Neural Network Identifiability for a Family of Sigmoidal Nonlinearities

Abstract

This paper addresses the following question of neural network identifiability: Does the input–output map realized by a feed-forward neural network with respect to a given nonlinearity uniquely specify the network architecture, weights, and biases? The existing literature on the subject (Sussman in Neural Netw 5(4):589–593, 1992; Albertini et al. in Artificial neural networks for speech and vision, 1993; Fefferman in Rev Mat Iberoam 10(3):507–555, 1994) suggests that the answer should be yes, up to certain symmetries induced by the nonlinearity, and provided that the networks under consideration satisfy certain “genericity conditions.” The results in Sussman (1992) and Albertini et al. (1993) apply to networks with a single hidden layer and in Fefferman (1994) the networks need to be fully connected.

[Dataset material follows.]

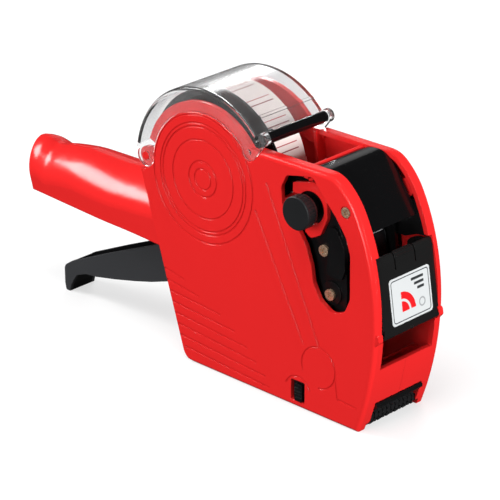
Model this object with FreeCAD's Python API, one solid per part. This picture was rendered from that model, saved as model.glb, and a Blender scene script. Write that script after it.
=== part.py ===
import FreeCAD, Part
import os, math

os.makedirs("parts", exist_ok=True)

# ---------------------------------------------------------------- driving dimensions (mm)
# Working axes: X forward to the nose, Y to the tool's left, Z up, origin on the label-roll hub
# axis in the middle plane.  place() turns them by TILT so that the sole is level, and moves the
# origin to the middle of the sole.
TILT = 1.56                 # the sole falls away forward by this angle in the working axes
BASE_DROP = 91.334          # hub axis above the sole line
ORIGIN_X = 45.3             # the row's origin along the sole
HALF = 22.5                 # half the body width
WALL = 2.2                  # side wall
BAND = 2.4                  # edge wall
SPLIT = 0.0                 # parting plane of the two shells
HEAD_R = 35.5               # side discs of the roll housing
RECESS_R = 30.6             # step that the clear cover's flange sits in
RECESS_Y = 20.3
COVER_R = 42.0              # clear cover, outside
COVER_T = 1.8
COVER_P = (-35.5, 2.0)      # clear cover's pivot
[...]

In an effort to answer the identifiability question in greater generality, we derive necessary genericity conditions for the identifiability of neural networks of arbitrary depth and connectivity with an arbitrary nonlinearity. Moreover, we construct a family of nonlinearities for which these genericity conditions are minimal, i.e., both necessary and sufficient. This family is large enough to approximate many commonly encountered nonlinearities to within arbitrary precision in the uniform norm.